Oswulf[1] (fl. c. 946 to after 954) was ruler of Bamburgh and subsequently, according to later tradition, commander of all Northumbria under the lordship of King Eadred of England. He is sometimes called "earl" or "high reeve", though the precise title of the rulers of Bamburgh is unclear. By the twelfth century Oswulf was held responsible for the death of Northumbria's last Norse king, Eric of York, subsequently administering the Kingdom of York on behalf of Eadred.


Only elements of Oswulf's origin are accounted for. A genealogy in the text De Northumbria post Britannos, recording the ancestry of Waltheof Earl of Northampton (and, briefly, Northumbria), says that Oswulf was the son of Eadwulf I of Bamburgh, the ′King of the Northern English′ who died in 913.[2] There has also been modern speculation that he was son of Ealdred I of Bamburgh, and thus grandson of Eadwulf I.[3] Richard Fletcher and David Rollason thought he might be the Oswulf Dux who had witnessed charters further south in the 930s, which if true would extend Oswulf's floruit back to 934.[4]

He is the first man specifically designated "high-reeve" of Bamburgh. High-reeve is Old English heah-gerefa, and Alfred Smyth thought the style was influenced by the Scottish word mormaer, which possibly has the same meaning ("High Steward").[5] Judging by the North People's Law, a high-reeve was not the same as an ealdorman (dux), having only half an ealdorman's wergild.[6]

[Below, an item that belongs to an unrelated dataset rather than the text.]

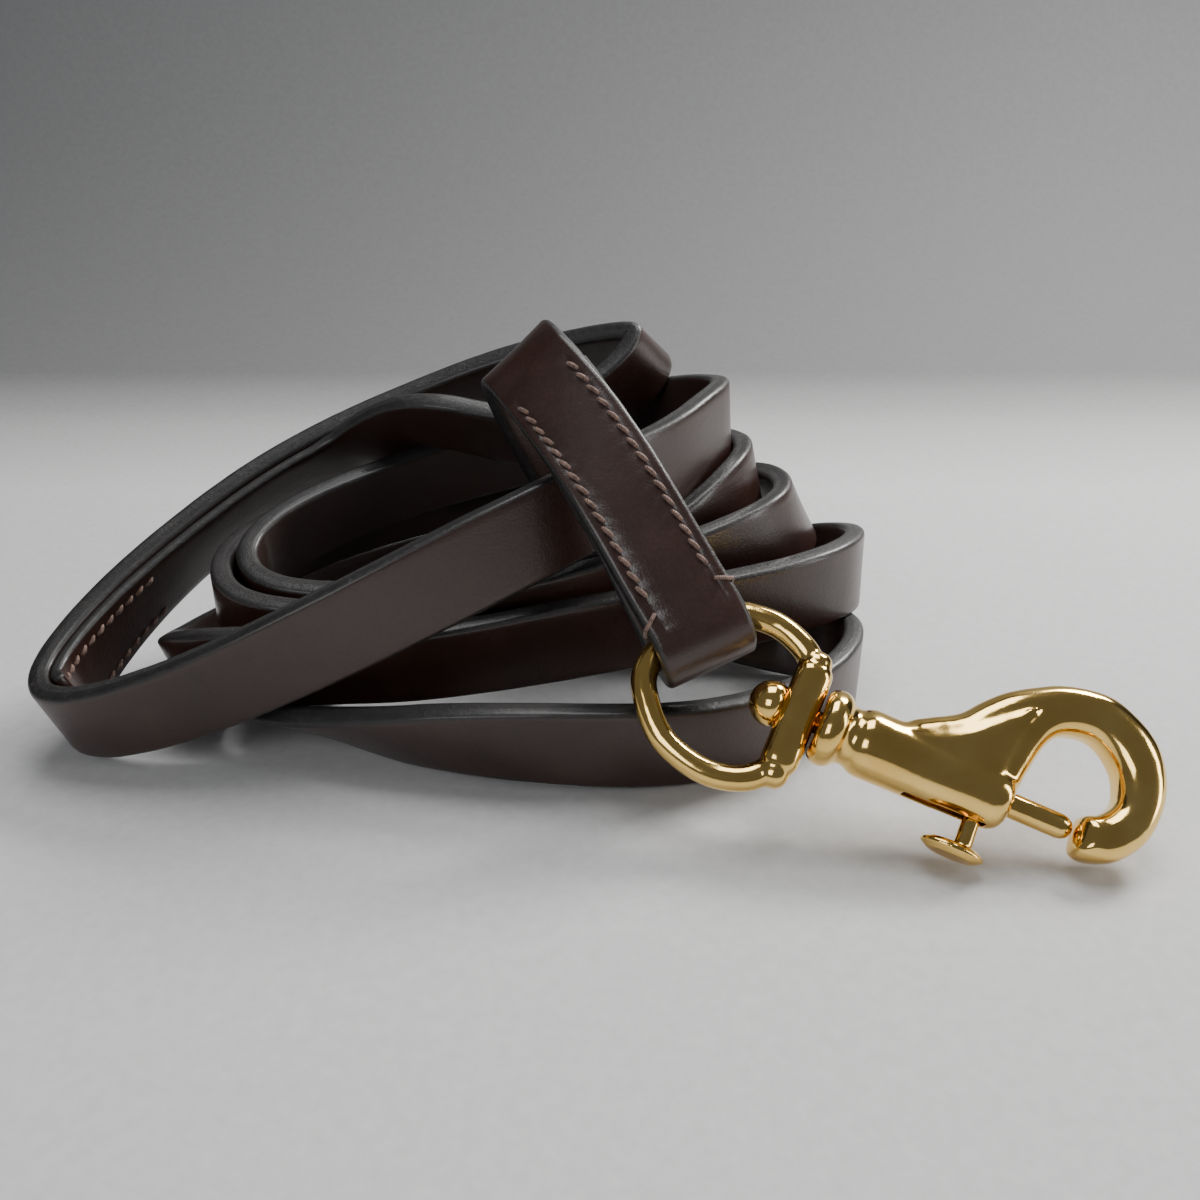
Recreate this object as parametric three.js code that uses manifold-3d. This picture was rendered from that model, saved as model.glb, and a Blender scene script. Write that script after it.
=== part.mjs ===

Oswulf is listed as an attester to four charters of King Eadred, one dated 946, two in 949 and one of 950. These are all 'alliterative charters', which have much fuller witness lists than 'mainstream charters', so he may have been present on other occasions.[7]

Erik of York and domination of all Northumbria[edit]

Though Eadwulf and Ealdred had ruled in the north, in the years running up to 954, southern Northumbria was controlled by the Scandinavians, with power switching between Óláfr Sigtryggsson and Eric of York from the early 940s.[8] According to Roger of Wendover's Flores historiarum (early 13th century), Oswulf was responsible for a conspiracy with a certain Maccus that led to the betrayal and death of Eric, ruler of York, "in a certain lonely place called Stainmore".[9]

By the twelfth century, there is a tradition that Oswulf was able to take command of all Northumbria, notwithstanding the overlordship of King Eadred, West Saxon ruler of England.[10] Although this part of the Flores historiarum was compiled centuries later and contains some obvious anachronisms, the author had access to certain earlier sources, no longer extant, making the account credible.[11] The Anglo-Saxon Chronicle names King Eadred as the new ruler of Northumbria following the expulsion of Erik:

Her Norðhymbre fordrifon Yric, 7 Eadred feng to Norðhymbra rice
In this year the Northumbrians drove out Eric and Eadred succeeded to the kingdom".[12]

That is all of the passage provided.